Scripts that build objects
____________________
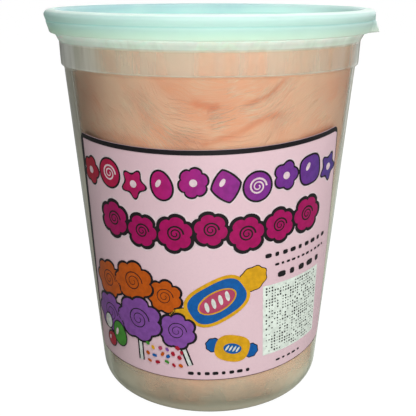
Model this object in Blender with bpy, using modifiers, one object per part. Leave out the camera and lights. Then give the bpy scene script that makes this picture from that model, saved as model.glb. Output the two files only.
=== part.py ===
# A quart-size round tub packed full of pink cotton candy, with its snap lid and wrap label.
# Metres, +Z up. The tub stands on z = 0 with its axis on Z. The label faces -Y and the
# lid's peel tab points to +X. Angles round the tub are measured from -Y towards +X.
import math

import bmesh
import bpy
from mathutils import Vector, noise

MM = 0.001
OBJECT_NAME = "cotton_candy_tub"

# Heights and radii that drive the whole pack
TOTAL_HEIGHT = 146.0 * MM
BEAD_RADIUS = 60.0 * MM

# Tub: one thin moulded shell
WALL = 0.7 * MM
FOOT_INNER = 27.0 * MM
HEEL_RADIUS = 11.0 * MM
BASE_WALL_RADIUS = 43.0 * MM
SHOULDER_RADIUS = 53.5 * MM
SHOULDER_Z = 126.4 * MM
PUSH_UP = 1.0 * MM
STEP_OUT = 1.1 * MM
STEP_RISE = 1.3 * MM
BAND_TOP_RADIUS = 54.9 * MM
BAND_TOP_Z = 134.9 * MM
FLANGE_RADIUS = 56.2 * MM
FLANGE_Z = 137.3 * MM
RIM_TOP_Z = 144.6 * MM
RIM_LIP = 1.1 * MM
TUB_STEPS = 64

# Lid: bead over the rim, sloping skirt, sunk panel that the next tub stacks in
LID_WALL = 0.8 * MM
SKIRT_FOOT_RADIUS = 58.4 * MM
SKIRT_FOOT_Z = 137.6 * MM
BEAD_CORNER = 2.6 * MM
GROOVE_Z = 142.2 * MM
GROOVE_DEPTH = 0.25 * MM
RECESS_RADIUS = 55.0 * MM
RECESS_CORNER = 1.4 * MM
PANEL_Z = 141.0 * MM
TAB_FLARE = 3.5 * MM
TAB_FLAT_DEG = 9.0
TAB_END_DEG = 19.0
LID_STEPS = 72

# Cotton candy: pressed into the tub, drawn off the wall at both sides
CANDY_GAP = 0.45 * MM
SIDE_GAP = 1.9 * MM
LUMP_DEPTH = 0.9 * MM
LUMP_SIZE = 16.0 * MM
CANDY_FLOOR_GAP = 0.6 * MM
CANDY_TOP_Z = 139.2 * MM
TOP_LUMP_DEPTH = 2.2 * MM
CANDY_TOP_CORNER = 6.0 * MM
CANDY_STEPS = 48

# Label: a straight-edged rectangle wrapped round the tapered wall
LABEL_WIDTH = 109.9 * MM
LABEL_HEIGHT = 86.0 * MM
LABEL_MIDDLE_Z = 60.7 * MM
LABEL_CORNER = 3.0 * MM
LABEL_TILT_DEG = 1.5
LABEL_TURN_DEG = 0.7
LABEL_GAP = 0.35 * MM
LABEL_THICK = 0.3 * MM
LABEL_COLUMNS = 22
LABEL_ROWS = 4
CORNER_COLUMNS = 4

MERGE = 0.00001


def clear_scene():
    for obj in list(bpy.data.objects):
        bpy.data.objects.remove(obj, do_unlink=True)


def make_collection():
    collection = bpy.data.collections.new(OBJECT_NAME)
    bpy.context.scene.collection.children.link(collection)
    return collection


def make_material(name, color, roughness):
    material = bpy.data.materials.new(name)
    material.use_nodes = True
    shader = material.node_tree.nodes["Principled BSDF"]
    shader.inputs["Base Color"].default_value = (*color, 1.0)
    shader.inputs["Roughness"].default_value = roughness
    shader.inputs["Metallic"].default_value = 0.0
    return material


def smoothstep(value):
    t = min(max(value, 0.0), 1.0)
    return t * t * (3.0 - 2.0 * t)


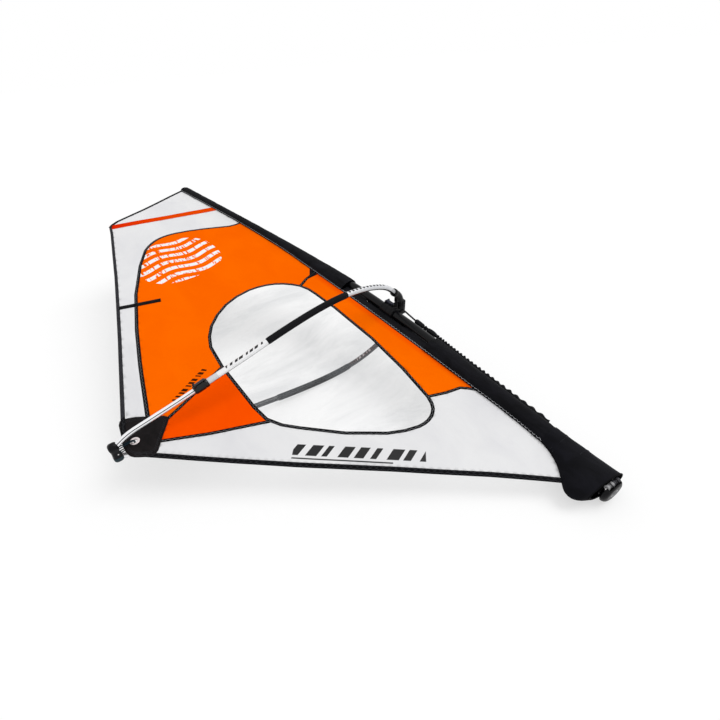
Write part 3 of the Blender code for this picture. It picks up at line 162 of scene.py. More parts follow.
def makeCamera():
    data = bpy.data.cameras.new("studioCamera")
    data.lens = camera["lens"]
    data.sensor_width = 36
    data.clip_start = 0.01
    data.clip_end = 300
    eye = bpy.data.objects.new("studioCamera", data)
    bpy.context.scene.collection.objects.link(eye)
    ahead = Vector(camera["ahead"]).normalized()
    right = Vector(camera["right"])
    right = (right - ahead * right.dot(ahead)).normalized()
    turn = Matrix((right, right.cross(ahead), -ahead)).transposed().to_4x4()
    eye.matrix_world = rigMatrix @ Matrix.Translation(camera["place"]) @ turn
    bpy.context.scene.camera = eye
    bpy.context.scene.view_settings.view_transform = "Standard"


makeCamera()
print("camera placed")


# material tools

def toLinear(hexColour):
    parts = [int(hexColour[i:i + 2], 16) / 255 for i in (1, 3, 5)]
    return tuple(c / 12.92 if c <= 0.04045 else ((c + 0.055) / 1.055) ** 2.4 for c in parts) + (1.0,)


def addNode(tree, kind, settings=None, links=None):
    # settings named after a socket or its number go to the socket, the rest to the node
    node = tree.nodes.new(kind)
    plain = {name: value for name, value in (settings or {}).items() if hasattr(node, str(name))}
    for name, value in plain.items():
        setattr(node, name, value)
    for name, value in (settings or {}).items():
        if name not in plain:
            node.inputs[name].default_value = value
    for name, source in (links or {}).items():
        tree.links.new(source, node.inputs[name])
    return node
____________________
**Set task:**
Reproduce exactly the lines from the beginning of the entries above up to and including the line that contains "import math".

**Written response:**
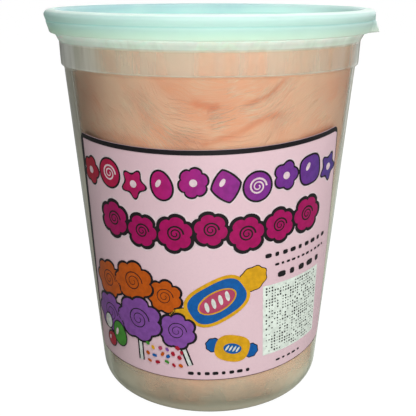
Model this object in Blender with bpy, using modifiers, one object per part. Leave out the camera and lights. Then give the bpy scene script that makes this picture from that model, saved as model.glb. Output the two files only.
=== part.py ===
# A quart-size round tub packed full of pink cotton candy, with its snap lid and wrap label.
# Metres, +Z up. The tub stands on z = 0 with its axis on Z. The label faces -Y and the
# lid's peel tab points to +X. Angles round the tub are measured from -Y towards +X.
import math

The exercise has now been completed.